Not readily applicable for a Future Shock but I really like Dan Harmon’s (Community) circular story structure paradigm. It runs like this.

  1. A character is in a zone of comfort.
  2. But they want something.
  3. They enter an unfamiliar situation.
  4. Adapt to it.
  5. Get what they wanted.
  6. Pay a heavy price for it.
  7. Then return to their familiar situation.
  8. Having changed.

Harmon goes into way more detail than this – I’m sure you can track it down. And there’s a definite sense of character arc here, which is vital. At the end of the story the protagonist is not the same person they were at the start.

Also, here’s some suggested reading. There’s good practice in these books. And while I appreciate that some might moan and claim that they can lead to formulaic writing I’d still say that you’d better learn basic chords and scales before you start ripping it up and revealing yourself to be Miles Davis.

Get these on your Christmas list:

A Whore’s Profession, David Mamet (There’s an excellent transcript of a lecture Mamet gave to film students in this which is filled with brilliant advice).
Story, Robert McKee
Save The Cat, Blake Snyder
Into The Woods, John Yorke
Writer’s Journey, Christopher Vogler
On Writing, Stephen King.

When I first started writing I felt it was all about ‘talent’ and stories just dropped to some from the ether. Not true. Writing is actually a craft. You learn the rules and you practice and you get better at it.

It’s the story of Arnold Palmer being in a bunker, getting a good contact and rolling his shot into the hole. His opponent says: “Lucky bastard.” And Palmer replies: “Yes, and you know what? The more I practice the luckier I get.”

UPDATE – one thing occurred to me that I should have mentioned here, especially in regard to Future Shocks where it’s paramount – recognise and subvert the cliche.

This is possibly one of the toughest things to do as a writer because cliches just drop in our path continually as, probably, the first solution to your story problem that comes to mind. They’re easy to embrace. And avoiding them comes down to a question of taste and smarts, really. But ask yourself this very important question about the big twist at the end of your Future Shock:

“Is it a cliche?”

If the answer is yes, don’t despair. Use that cliche. Subvert it. If it suggests going right, go left instead. A really easy, useful writing trick is just to ‘flip it.’ Take a cliche, turn it on its head. Suddenly you’re hailed as a genius.

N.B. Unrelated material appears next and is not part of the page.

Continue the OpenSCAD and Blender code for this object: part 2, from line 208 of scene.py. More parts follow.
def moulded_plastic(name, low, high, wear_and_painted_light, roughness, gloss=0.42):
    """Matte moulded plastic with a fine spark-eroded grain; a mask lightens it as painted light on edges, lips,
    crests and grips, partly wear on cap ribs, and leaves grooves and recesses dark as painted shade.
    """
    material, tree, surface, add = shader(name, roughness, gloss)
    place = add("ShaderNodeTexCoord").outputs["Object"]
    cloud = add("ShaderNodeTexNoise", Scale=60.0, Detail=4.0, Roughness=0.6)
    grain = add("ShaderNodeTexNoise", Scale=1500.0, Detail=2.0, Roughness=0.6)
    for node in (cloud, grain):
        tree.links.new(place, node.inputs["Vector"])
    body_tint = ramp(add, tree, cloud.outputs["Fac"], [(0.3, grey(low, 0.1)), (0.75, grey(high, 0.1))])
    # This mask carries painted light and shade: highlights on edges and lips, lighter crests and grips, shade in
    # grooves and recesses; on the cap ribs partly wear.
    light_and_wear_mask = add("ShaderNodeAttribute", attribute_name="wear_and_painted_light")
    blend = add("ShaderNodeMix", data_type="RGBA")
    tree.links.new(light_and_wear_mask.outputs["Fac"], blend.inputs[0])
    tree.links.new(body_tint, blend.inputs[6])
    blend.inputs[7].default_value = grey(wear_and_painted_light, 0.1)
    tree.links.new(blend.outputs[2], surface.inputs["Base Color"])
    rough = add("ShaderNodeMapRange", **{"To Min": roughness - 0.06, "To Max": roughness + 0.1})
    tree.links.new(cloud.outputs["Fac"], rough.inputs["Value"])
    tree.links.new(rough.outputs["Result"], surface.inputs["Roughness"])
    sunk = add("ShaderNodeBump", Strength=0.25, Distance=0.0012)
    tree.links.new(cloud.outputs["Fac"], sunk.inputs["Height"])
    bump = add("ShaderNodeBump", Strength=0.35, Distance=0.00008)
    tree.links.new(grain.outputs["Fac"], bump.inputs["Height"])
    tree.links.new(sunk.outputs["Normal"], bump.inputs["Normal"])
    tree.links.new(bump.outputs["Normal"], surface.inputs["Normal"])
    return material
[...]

A couple of the story ideas in the Future Shock competition at Thought Bubble concerned going back in time to take out a vile dicatator before he became the vile dicatator. That, I’m sorry to say, is about as cliche a Future Shock idea that you can come up. BUT, there’s no reason you can’t make it work to your advantage and have fun with it. Take the cliche and readers’ expectations and then, at the last minute, do something leftfield and unexpected with it. Take the piss, show the reader that you ‘recognised the cliche’ and were smart enough to swerve it and go in another direction.

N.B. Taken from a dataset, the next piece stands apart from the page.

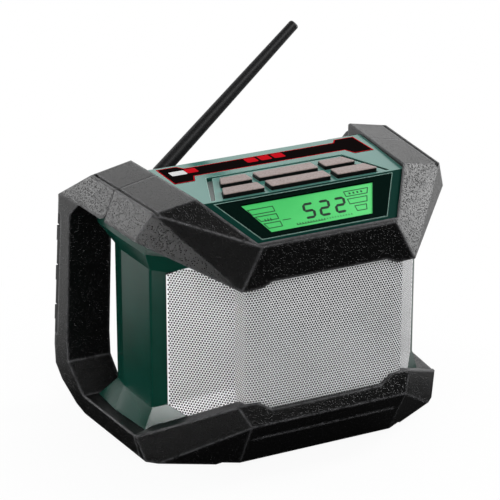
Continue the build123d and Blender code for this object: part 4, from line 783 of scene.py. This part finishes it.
def strip_marks():
    """The red line, the red marks and the white one."""
    bm = bmesh.new()
    for hand in (1, -1):
        for x, y in STRIP_CORNERS[::hand]:
            bm.verts.new((hand * x * MM, y * MM, 0))
    whole = [bm.faces.new(bm.verts)]
    outer = bmesh.ops.inset_region(bm, faces=whole, thickness=STRIP_MARGIN, use_boundary=True,
                                   use_even_offset=True)
    bmesh.ops.inset_region(bm, faces=whole, thickness=STRIP_LINE, use_even_offset=True)
    bmesh.ops.delete(bm, geom=outer["faces"] + whole, context="FACES")
    printed_plate("strip_line", bm, RED, strip_place, STRIP_LIFT)

    for name, rows, material in (("strip_red_marks", RED_ROWS, RED),
                                 ("strip_white_mark", WHITE_ROWS, WHITE)):
        bm = bmesh.new()
        bars(bm, rows)
        printed_plate(name, bm, material, strip_place, STRIP_LIFT)


display_graphics()
strip_marks()


# ---------------------------------------------------------------- floor, light and camera
FLOOR_HALF = 6.0
SHADOW_FULL, SHADOW_GONE = 0.14, 0.36   # the shadow on the floor fades between these distances
SHADOWLESS = 0.93           # share of plain white in the floor where the shadow is full
FLOOR_MIRRORED = 0.75       # how bright reflections show the floor on its bright side
SWEEP_DIM, SWEEP_RISE = 0.03, 0.95      # how bright reflections show the sweep
SWEEP_TOP = (0.50, 0.80)    # the sweep ends between these heights
FILL = 0.78                 # plain light from all round

AIM = Vector((0, 0, 0.12))
LAMPS = (                   # name, direction from the radio, size, radiance and distance
    ("rear_left_box", (-0.64, 0.76, 0.24), 0.44, 7.2, 1.3),
    ("rear_right_box", (0.36, 0.82, 0.40), 0.80, 0.8, 1.3),
    ("right_box", (0.99, -0.02, 0.02), 0.45, 9.0, 1.3),
    ("upper_right_box", (0.76, 0.0, 0.65), 0.40, 15.0, 1.3),
    ("low_left_box", (-0.62, -0.195, -0.10), 0.11, 38.0, 0.656),
    ("front_box", (-0.15, -0.75, 0.64), 0.60, 3.6, 1.3),
)

SENSOR, FOCAL_LENGTH = 36.0, 173.75     # in millimetres, as cameras count
CAMERA_TARGET = Vector((0, 35.86, 128.45)) * MM
CAMERA_AZIMUTH, CAMERA_ELEVATION = radians(-26.872), radians(21.985)
CAMERA_DISTANCE = 1943.5 * MM


def bright_side(nodes, x, y, low, high):
    """1 behind and to the right, 0 in front and to the left."""
    return nodes.step(y + x * 0.45, low, high)


def floor_finish():
    """Pale floor that keeps the shadow near the radio and turns white further out.

    Reflections show it dark, and white only on its bright side.
    """
    f = Finish("floor")
    x, y, _ = f.xyz
    cloud = f.noise(3.0, 2.0)
    color = f.mix(cloud, (0.80, 0.80, 0.80), (0.84, 0.84, 0.84))
    real = f.node("ShaderNodeBsdfPrincipled", {}, {"Base Color": color, "Roughness": 0.8})
    dark = f.node("ShaderNodeBsdfDiffuse", {}, {"Color": (0.03, 0.03, 0.03, 1)})
    white = f.node("ShaderNodeEmission", {}, {"Color": (1, 1, 1, 1), "Strength": 1.0})
    seen = f.ray("Is Camera Ray") + f.ray("Is Transmission Ray")
    glossy = f.ray("Is Glossy Ray")
    away = (x * x + y * y).root()
    shadowless = SHADOWLESS + (1 - SHADOWLESS) * f.step(away, SHADOW_FULL, SHADOW_GONE)
    mirrored = glossy * FLOOR_MIRRORED * bright_side(f, x, y, 0.02, 0.22)
    mask = (seen * shadowless + mirrored).clamped()
    f.shown(f.blend(mask, f.blend(glossy, real, dark), white))
    return f.material


def stage():
    """The floor under the radio."""
    bm = bmesh.new()
    bmesh.ops.create_grid(bm, x_segments=1, y_segments=1, size=FLOOR_HALF)
    mesh = bpy.data.meshes.new("floor")
    bm.to_mesh(mesh)
    bm.free()
    mesh.materials.append(floor_finish())
    floor = bpy.data.objects.new("floor", mesh)
    bpy.context.scene.collection.objects.link(floor)


def sky():
    """White to the camera; in reflections a white sweep behind, else soft plain light."""
    world = bpy.data.worlds.new("studio")
    bpy.context.scene.world = world
    world.use_nodes = True
    w = Nodes(world.node_tree)
    x, y, z = w.split(w.node("ShaderNodeTexCoord", {}, {}, "Generated"))
    glossy = w.ray("Is Glossy Ray")
    sweep = bright_side(w, x, y, -0.15, 0.30) * (1 - w.step(z, *SWEEP_TOP))
    level = glossy * (SWEEP_DIM + SWEEP_RISE * sweep) + (1 - glossy) * FILL
    level = level.most(w.ray("Is Camera Ray").most(w.ray("Is Transmission Ray")))
    studio = w.node("ShaderNodeBackground", {}, {"Strength": level})
    w.shown(studio, "ShaderNodeOutputWorld")


def softbox(name, direction, size, radiance, distance):
    """Square lamp that faces the radio from the given direction."""
    lamp = bpy.data.lights.new(name, "AREA")
    lamp.size = size
    lamp.energy = radiance * pi * size ** 2
    box = bpy.data.objects.new(name, lamp)
    away = Vector(direction).normalized()
    box.location = AIM + away * distance
    box.rotation_euler = away.to_track_quat("Z", "Y").to_euler()
    bpy.context.scene.collection.objects.link(box)


def camera():
    """Long lens from the front left and above."""
    lens = bpy.data.cameras.new("camera")
    lens.sensor_width = SENSOR
    lens.lens = FOCAL_LENGTH
    eye = bpy.data.objects.new("camera", lens)
    level = cos(CAMERA_ELEVATION)
    back = Vector((sin(CAMERA_AZIMUTH) * level, -cos(CAMERA_AZIMUTH) * level, sin(CAMERA_ELEVATION)))
    eye.location = CAMERA_TARGET + back * CAMERA_DISTANCE
    eye.rotation_euler = (-back).to_track_quat("-Z", "Y").to_euler()
    bpy.context.scene.collection.objects.link(eye)
    bpy.context.scene.camera = eye


stage()
sky()
for row in LAMPS:
    softbox(*row)
camera()
bpy.context.scene.view_settings.view_transform = "Standard"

At this point I should probably say that the first Future Shock idea I ever sent to 2000AD was called “the most unoriginal Future Shock idea we’ve ever received at 2000AD” by then editor David Bishop. We learn from our mistakes. Hopefully…

Al Ewing once wrote an excellent mini-comic called ‘The Ultimate Future Shock’ which pretty much contained every sci-fi trope or cliche in it, and took the piss out of all of them in the process. Sci-fi, more than most genres, seems to offer up way too many tantalisingly easy cliches to the writer. It’s a minefield avoiding them.

Certain phrases should make your CLICHE-OMETER claxon go off – “Dystopian Future” would make me throw a pitch to the wastepaper basket unless the writer showed pretty quick that they knew they were heading down a very well trodden path and had something fun and fresh and smart to say.

Part of good storytelling is being ahead of the reader. Tell them that you’re taking them down one path and then, just as they’re feeling comfortable and safe, pushing them through the trapdoor to the left.





  1. Mark Sexton says:

    Cheers for this Rob! A great lesson and reminder for anyone interesting in storytelling. I’m moved to go back and do some instructive reading (cheers for that list of books too)!

  2. Will Morris says:

    Thanks Rob, great post. After reading Robert McKee’s Story I worried I’d somehow banished a primordial, instinctive way of creating stories, much like reading all of Andrew Loomis’s drawing books and having too much technical knowledge to draw in a naive style. But I suspect, as with all things, it’s a case of getting so familiar with the structures that you can positively choose what to discard or subvert. Picasso seemed to manage alright.

    • Rob Williams says:

      Hi Will. Yeah, I think so. The Snyder ‘Save The Cat’ book even has a beatsheet that details what beat you should hit on what minute in your 120 page screenplay. And you can see that in a lot of modern movies. It can lead to formulaic writing. But I think it’s up to the individual how much of this stuff to use and discard. If it’s too inhibiting, we can go outside it or subvert it. Charlie Kaufman’s Adaptation is like one long brilliant railling against McKee, to the point where McKee even appears in the movie (played by Brian Cox iirc). But even then – and I’ve not seen Adaptation for a while – I think Kaufman ‘ironically’ follows Mckee’s structure in the movie. Personally, I think the structural parameters keep me on the straight and narrow, but I totally appreciate why some might dislike them.

  3. Kathy Bailey says:

    I think structure is necessary and you can be free WITHIN it. Good post.